▶ Aim
From the listing that follows, extract every line and set it down unaltered.

++++++

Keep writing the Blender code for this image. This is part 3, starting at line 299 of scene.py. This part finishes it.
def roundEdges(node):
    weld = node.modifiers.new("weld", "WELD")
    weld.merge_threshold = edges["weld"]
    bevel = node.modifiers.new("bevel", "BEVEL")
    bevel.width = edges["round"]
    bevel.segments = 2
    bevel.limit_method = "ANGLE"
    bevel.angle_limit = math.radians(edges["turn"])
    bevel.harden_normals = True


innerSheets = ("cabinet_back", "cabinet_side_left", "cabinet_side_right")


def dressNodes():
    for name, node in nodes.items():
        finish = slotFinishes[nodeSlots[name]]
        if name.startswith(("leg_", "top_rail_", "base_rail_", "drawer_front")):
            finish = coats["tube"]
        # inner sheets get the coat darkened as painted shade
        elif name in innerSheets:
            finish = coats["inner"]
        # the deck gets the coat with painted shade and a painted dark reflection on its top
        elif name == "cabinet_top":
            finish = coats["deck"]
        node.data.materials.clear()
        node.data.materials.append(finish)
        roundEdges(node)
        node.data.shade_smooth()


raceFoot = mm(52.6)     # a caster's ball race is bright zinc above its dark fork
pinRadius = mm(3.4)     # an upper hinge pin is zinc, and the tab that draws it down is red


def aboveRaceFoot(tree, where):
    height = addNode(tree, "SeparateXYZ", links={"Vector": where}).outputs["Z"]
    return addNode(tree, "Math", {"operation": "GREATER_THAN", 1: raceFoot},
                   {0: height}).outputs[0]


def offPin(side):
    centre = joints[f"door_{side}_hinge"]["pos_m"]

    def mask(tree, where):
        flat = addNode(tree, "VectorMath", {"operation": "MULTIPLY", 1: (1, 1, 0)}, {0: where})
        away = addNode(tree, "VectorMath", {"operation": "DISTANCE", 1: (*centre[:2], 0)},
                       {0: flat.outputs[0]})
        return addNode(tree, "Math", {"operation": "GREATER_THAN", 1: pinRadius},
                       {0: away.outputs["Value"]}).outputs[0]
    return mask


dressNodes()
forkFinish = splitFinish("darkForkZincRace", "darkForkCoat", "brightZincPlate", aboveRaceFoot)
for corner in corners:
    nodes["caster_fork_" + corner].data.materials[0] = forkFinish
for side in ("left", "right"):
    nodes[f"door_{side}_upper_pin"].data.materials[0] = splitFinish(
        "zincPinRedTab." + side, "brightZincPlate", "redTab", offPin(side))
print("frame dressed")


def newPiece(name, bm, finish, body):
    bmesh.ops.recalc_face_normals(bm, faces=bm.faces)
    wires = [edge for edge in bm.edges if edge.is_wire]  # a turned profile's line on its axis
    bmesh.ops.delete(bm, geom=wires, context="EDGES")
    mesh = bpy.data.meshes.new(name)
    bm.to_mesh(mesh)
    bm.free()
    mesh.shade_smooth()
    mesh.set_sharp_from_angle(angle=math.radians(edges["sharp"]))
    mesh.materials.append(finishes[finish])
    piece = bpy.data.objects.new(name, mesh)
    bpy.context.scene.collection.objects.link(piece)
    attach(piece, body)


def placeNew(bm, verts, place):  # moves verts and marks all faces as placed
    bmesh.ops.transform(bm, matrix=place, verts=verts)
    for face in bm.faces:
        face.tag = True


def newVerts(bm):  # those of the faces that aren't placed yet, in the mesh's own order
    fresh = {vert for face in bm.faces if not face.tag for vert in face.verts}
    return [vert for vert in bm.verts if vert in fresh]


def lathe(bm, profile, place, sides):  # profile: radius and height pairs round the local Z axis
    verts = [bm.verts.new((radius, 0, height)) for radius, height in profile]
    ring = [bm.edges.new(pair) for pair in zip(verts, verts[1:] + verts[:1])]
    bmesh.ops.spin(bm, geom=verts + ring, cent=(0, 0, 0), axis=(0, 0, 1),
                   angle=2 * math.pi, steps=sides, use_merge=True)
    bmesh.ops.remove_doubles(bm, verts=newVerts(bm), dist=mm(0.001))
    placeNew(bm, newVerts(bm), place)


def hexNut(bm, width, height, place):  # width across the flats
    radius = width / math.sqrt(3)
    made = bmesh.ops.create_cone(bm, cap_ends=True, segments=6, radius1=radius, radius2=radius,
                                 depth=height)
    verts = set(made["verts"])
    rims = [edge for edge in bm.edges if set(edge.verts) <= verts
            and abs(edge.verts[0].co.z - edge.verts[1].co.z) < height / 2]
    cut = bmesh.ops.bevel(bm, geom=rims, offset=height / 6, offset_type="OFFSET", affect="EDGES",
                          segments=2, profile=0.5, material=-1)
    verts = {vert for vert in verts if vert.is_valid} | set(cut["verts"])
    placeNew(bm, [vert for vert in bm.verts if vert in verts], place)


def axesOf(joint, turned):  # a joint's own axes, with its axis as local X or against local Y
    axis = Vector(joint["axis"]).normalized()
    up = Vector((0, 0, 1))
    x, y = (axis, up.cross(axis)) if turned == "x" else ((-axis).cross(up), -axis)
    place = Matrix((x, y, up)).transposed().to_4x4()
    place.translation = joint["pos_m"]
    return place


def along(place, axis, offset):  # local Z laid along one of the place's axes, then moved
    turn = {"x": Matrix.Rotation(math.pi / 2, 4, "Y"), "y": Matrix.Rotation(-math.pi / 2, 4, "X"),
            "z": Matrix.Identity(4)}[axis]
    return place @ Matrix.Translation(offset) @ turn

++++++

▶ Solved problem
Keep writing the Blender code for this image. This is part 3, starting at line 299 of scene.py. This part finishes it.
def roundEdges(node):
    weld = node.modifiers.new("weld", "WELD")
    weld.merge_threshold = edges["weld"]
    bevel = node.modifiers.new("bevel", "BEVEL")
    bevel.width = edges["round"]
    bevel.segments = 2
    bevel.limit_method = "ANGLE"
    bevel.angle_limit = math.radians(edges["turn"])
    bevel.harden_normals = True


innerSheets = ("cabinet_back", "cabinet_side_left", "cabinet_side_right")


def dressNodes():
    for name, node in nodes.items():
        finish = slotFinishes[nodeSlots[name]]
        if name.startswith(("leg_", "top_rail_", "base_rail_", "drawer_front")):
            finish = coats["tube"]
        # inner sheets get the coat darkened as painted shade
        elif name in innerSheets:
            finish = coats["inner"]
        # the deck gets the coat with painted shade and a painted dark reflection on its top
        elif name == "cabinet_top":
            finish = coats["deck"]
        node.data.materials.clear()
        node.data.materials.append(finish)
        roundEdges(node)
        node.data.shade_smooth()


raceFoot = mm(52.6)     # a caster's ball race is bright zinc above its dark fork
pinRadius = mm(3.4)     # an upper hinge pin is zinc, and the tab that draws it down is red


def aboveRaceFoot(tree, where):
    height = addNode(tree, "SeparateXYZ", links={"Vector": where}).outputs["Z"]
    return addNode(tree, "Math", {"operation": "GREATER_THAN", 1: raceFoot},
                   {0: height}).outputs[0]


def offPin(side):
    centre = joints[f"door_{side}_hinge"]["pos_m"]

    def mask(tree, where):
        flat = addNode(tree, "VectorMath", {"operation": "MULTIPLY", 1: (1, 1, 0)}, {0: where})
        away = addNode(tree, "VectorMath", {"operation": "DISTANCE", 1: (*centre[:2], 0)},
                       {0: flat.outputs[0]})
        return addNode(tree, "Math", {"operation": "GREATER_THAN", 1: pinRadius},
                       {0: away.outputs["Value"]}).outputs[0]
    return mask


dressNodes()
forkFinish = splitFinish("darkForkZincRace", "darkForkCoat", "brightZincPlate", aboveRaceFoot)
for corner in corners:
    nodes["caster_fork_" + corner].data.materials[0] = forkFinish
for side in ("left", "right"):
    nodes[f"door_{side}_upper_pin"].data.materials[0] = splitFinish(
        "zincPinRedTab." + side, "brightZincPlate", "redTab", offPin(side))
print("frame dressed")


def newPiece(name, bm, finish, body):
    bmesh.ops.recalc_face_normals(bm, faces=bm.faces)
    wires = [edge for edge in bm.edges if edge.is_wire]  # a turned profile's line on its axis
    bmesh.ops.delete(bm, geom=wires, context="EDGES")
    mesh = bpy.data.meshes.new(name)
    bm.to_mesh(mesh)
    bm.free()
    mesh.shade_smooth()
    mesh.set_sharp_from_angle(angle=math.radians(edges["sharp"]))
    mesh.materials.append(finishes[finish])
    piece = bpy.data.objects.new(name, mesh)
    bpy.context.scene.collection.objects.link(piece)
    attach(piece, body)


def placeNew(bm, verts, place):  # moves verts and marks all faces as placed
    bmesh.ops.transform(bm, matrix=place, verts=verts)
    for face in bm.faces:
        face.tag = True


def newVerts(bm):  # those of the faces that aren't placed yet, in the mesh's own order
    fresh = {vert for face in bm.faces if not face.tag for vert in face.verts}
    return [vert for vert in bm.verts if vert in fresh]


def lathe(bm, profile, place, sides):  # profile: radius and height pairs round the local Z axis
    verts = [bm.verts.new((radius, 0, height)) for radius, height in profile]
    ring = [bm.edges.new(pair) for pair in zip(verts, verts[1:] + verts[:1])]
    bmesh.ops.spin(bm, geom=verts + ring, cent=(0, 0, 0), axis=(0, 0, 1),
                   angle=2 * math.pi, steps=sides, use_merge=True)
    bmesh.ops.remove_doubles(bm, verts=newVerts(bm), dist=mm(0.001))
    placeNew(bm, newVerts(bm), place)


def hexNut(bm, width, height, place):  # width across the flats
    radius = width / math.sqrt(3)
    made = bmesh.ops.create_cone(bm, cap_ends=True, segments=6, radius1=radius, radius2=radius,
                                 depth=height)
    verts = set(made["verts"])
    rims = [edge for edge in bm.edges if set(edge.verts) <= verts
            and abs(edge.verts[0].co.z - edge.verts[1].co.z) < height / 2]
    cut = bmesh.ops.bevel(bm, geom=rims, offset=height / 6, offset_type="OFFSET", affect="EDGES",
                          segments=2, profile=0.5, material=-1)
    verts = {vert for vert in verts if vert.is_valid} | set(cut["verts"])
    placeNew(bm, [vert for vert in bm.verts if vert in verts], place)


def axesOf(joint, turned):  # a joint's own axes, with its axis as local X or against local Y
    axis = Vector(joint["axis"]).normalized()
    up = Vector((0, 0, 1))
    x, y = (axis, up.cross(axis)) if turned == "x" else ((-axis).cross(up), -axis)
    place = Matrix((x, y, up)).transposed().to_4x4()
    place.translation = joint["pos_m"]
    return place


def along(place, axis, offset):  # local Z laid along one of the place's axes, then moved
    turn = {"x": Matrix.Rotation(math.pi / 2, 4, "Y"), "y": Matrix.Rotation(-math.pi / 2, 4, "X"),
            "z": Matrix.Identity(4)}[axis]
    return place @ Matrix.Translation(offset) @ turn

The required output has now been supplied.